Constantly sharpening your skills and staying on top of market happenings are essential if you want to trade forex successfully in Kenya. The forex market reacts quickly to local and global events, so it helps if you know how to interpret economic news and use relevant tools. This keeps you ready to seize opportunities or protect your investments when things change suddenly.
Sources for Kenyan and global economic updates come from several reliable places. Locally, you can follow updates from the Central Bank of Kenya (CBK), Kenya National Bureau of Statistics (KNBS), and financial newspapers like Business Daily or The Standard.
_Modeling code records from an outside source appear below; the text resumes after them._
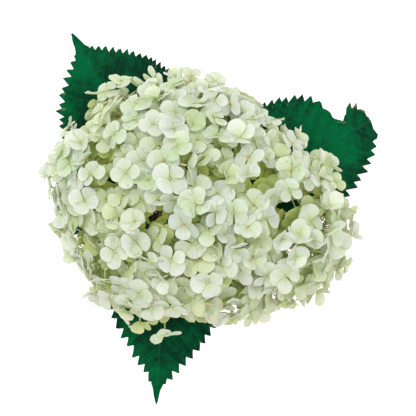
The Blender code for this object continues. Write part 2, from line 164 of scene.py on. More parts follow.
def makeSepalFinish():
    sepal = {
        "white": (0.855, 0.893, 0.80),
        "fresh": (0.54, 0.77, 0.38),  # sepals that haven't whitened yet
        "heart": (0.62, 0.76, 0.26),
        "shaded": (0.66, 0.79, 0.17),
        "warm": (0.78, 0.66, 0.40),
        "vein": (0.67, 0.77, 0.50),
        "fleck": (0.30, 0.60, 0.10),
        "veins": 26.0, "veinSharpness": 5.0, "veinShare": 0.36, "wobble": 2.0,
        "heartReach": 2.2, "heartShare": 0.85, "mottleShare": 0.36, "fleckShare": 0.8,
        "patchScale": 130, "wobbleScale": 700, "mottleScale": 560, "fleckScale": 420, "grainScale": 900,
    }
    mat = newFinish("white_sepal", 0.55, 0.25, Subsurface_Weight=0.4, Subsurface_Scale=0.003)
    mat.node_tree.nodes["Principled BSDF"].inputs["Subsurface Radius"].default_value = (1.0, 0.95, 0.5)
    _, green, deep, warm = splitAttribute(mat, "tint")
    _, across, along, _ = splitAttribute(mat, "petal")
    place = objectPlace(mat)
    patch = cloudy(mat, place, sepal["patchScale"], 2)
    foot = maths(mat, "SUBTRACT", 1.0, along)
    # veins fan out from the sepal's foot
    fan = maths(mat, "ARCTAN2", across, sumOf(mat, along, 0.35))
    wobble = product(mat, cloudy(mat, place, sepal["wobbleScale"], 1), sepal["wobble"])
    line = maths(mat, "SINE", maths(mat, "MULTIPLY_ADD", fan, sepal["veins"], wobble))
    vein = maths(mat, "POWER", maths(mat, "MULTIPLY_ADD", line, 0.5, 0.5), sepal["veinSharpness"])
    freshShare = product(mat, green, maths(mat, "MULTIPLY_ADD", foot, 0.5, 0.5))
    freshShare = sumOf(mat, freshShare, spread(mat, patch, 0.52, 0.72, 0.0, 0.22))
    colour = blend(mat, freshShare, sepal["white"], sepal["fresh"])
    heartShare = product(mat, maths(mat, "POWER", foot, sepal["heartReach"]), sepal["heartShare"])
    colour = blend(mat, heartShare, colour, sepal["heart"])
    colour = blend(mat, product(mat, vein, sepal["veinShare"]), colour, sepal["vein"])
    mottle = cloudy(mat, place, sepal["mottleScale"], 4, 0.65)
    colour = blend(
        mat, spread(mat, mottle, 0.42, 0.6, 0.0, sepal["mottleShare"]), colour, sepal["vein"])
    # flecks show on the greener sepals only
    fleck = spread(mat, cloudy(mat, place, sepal["fleckScale"], 1), 0.66, 0.74)
    fleck = product(mat, fleck, spread(mat, green, 0.1, 0.5))
    colour = blend(mat, product(mat, fleck, sepal["fleckShare"]), colour, sepal["fleck"])
    # warm browns the sepal tips: real fading, plus painted shade on the florets at the front of the head
    rim = product(mat, warm, spread(mat, along, 0.55, 1.0, 0.15, 1.0))
    colour = blend(mat, rim, colour, sepal["warm"])
    # painted shade: the deep share turns sunken florets and those under the rim to the shaded colour, partly
    # the real greener colour of inner florets
    colour = blend(mat, deep, colour, sepal["shaded"])
    roughness = spread(mat, patch, 0.3, 0.7, 0.48, 0.66)
    height = maths(mat, "MULTIPLY_ADD", vein, -0.25, cloudy(mat, place, sepal["grainScale"], 2))
    return joinFinish(mat, colour, roughness, height, 0.0005, 0.9)


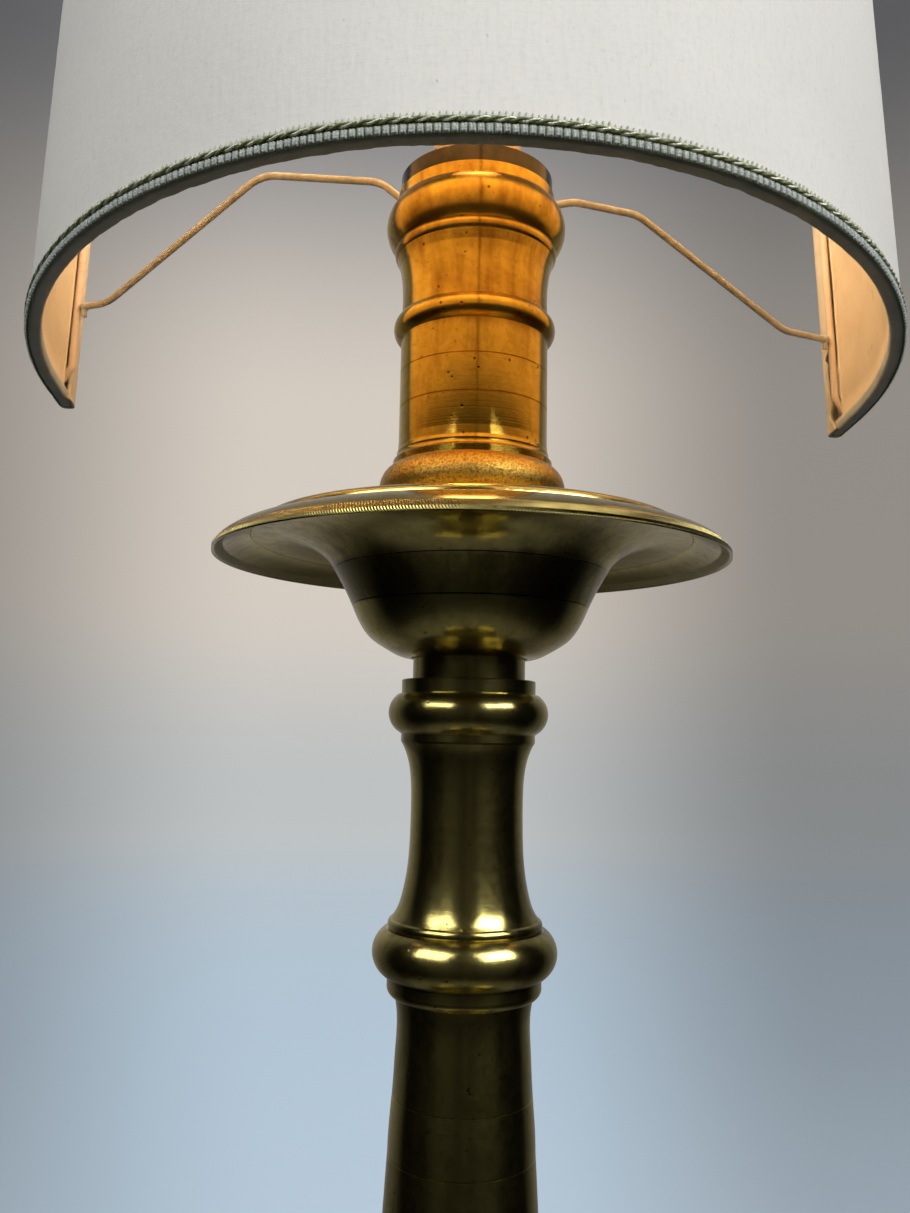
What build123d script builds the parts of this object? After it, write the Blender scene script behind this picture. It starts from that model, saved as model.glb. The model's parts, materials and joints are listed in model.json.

Globally, news agencies such as Reuters, Bloomberg, and the Financial Times provide real-time information related to currencies traded worldwide.
Knowing where to get accurate and timely economic news is useful because these reports influence market behaviour. For example, Kenyan inflation data or CBK interest rate decisions can cause the Kenyan shilling to fluctuate sharply. International news, such as US Federal Reserve announcements or Eurozone economic forecasts, also affect major currency pairs that Kenyans trade.
How news impacts currency markets is straightforward: fresh data can alter traders’ expectations about a country's economic health. Suppose the Kenyan economy shows stronger growth; that tends to strengthen the shilling against other currencies. On the flip side, political instability or unexpected poor economic results usually weaken the currency. Traders track such news closely because it shapes demand and supply at the forex market.
Using economic calendars effectively helps you plan your trades around important events. These calendars list upcoming reports and releases with expected times. For example, knowing the date of Kenya’s GDP announcement or US Non-Farm Payroll figures lets you avoid surprise volatility or prepare to enter the market with a clear strategy. Some trading platforms even allow syncing of these calendars with alerts to keep you updated.
Online courses and webinars tailored for Kenyans provide accessible learning that matches local market conditions and regulatory frameworks. Platforms like Udemy or local financial institutions offer beginner to advanced lessons covering everything from technical analysis basics to risk management suited for Kenyan traders. Participating in webinars also allows you to ask questions directly and connect with experts.
Reading materials and market analyses enrich your understanding beyond daily price movements. Regularly following analyses from trusted sources helps you spot bigger trends and learn various viewpoints on the forex market. For instance, Business Daily markets section or analysis from local broker firms often include commentary relevant to Kenyan shilling pairs.
Importance of reviewing and adjusting your strategies cannot be overstated. No trading plan is perfect from the start — by reviewing past trades and seeing what worked or didn’t, you improve future decisions. For example, if high leverage caused big losses, scaling back can protect your funds. Adapting as markets evolve keeps your approach relevant.
Using trading journals or logs is one of the simplest yet most effective ways to track progress. By recording each trade’s details, including why you entered it and the outcome, you create a personal reference to avoid repeating mistakes. It also builds discipline and accountability in your trading routine.
Evaluating wins and losses objectively means not letting emotions cloud your judgement. Instead of celebrating big wins or regretting losses, focus on the reasons behind each result. If a loss stemmed from ignoring your stop loss, acknowledge that to prevent recurrence.
Adjustments based on performance involve using lessons from your trading history to fine-tune methods. If certain currency pairs or strategies perform better in the Kenyan market environment or during specific weather seasons (like during rains affecting economic activity), concentrate efforts there. Gradual tweaks build a resilient trading style adapted to Kenyan realities.
Staying updated and improving your skills goes hand in hand in forex trading. It’s like farming: regular care and adjustments yield better harvests, so be ready to learn and adapt continually.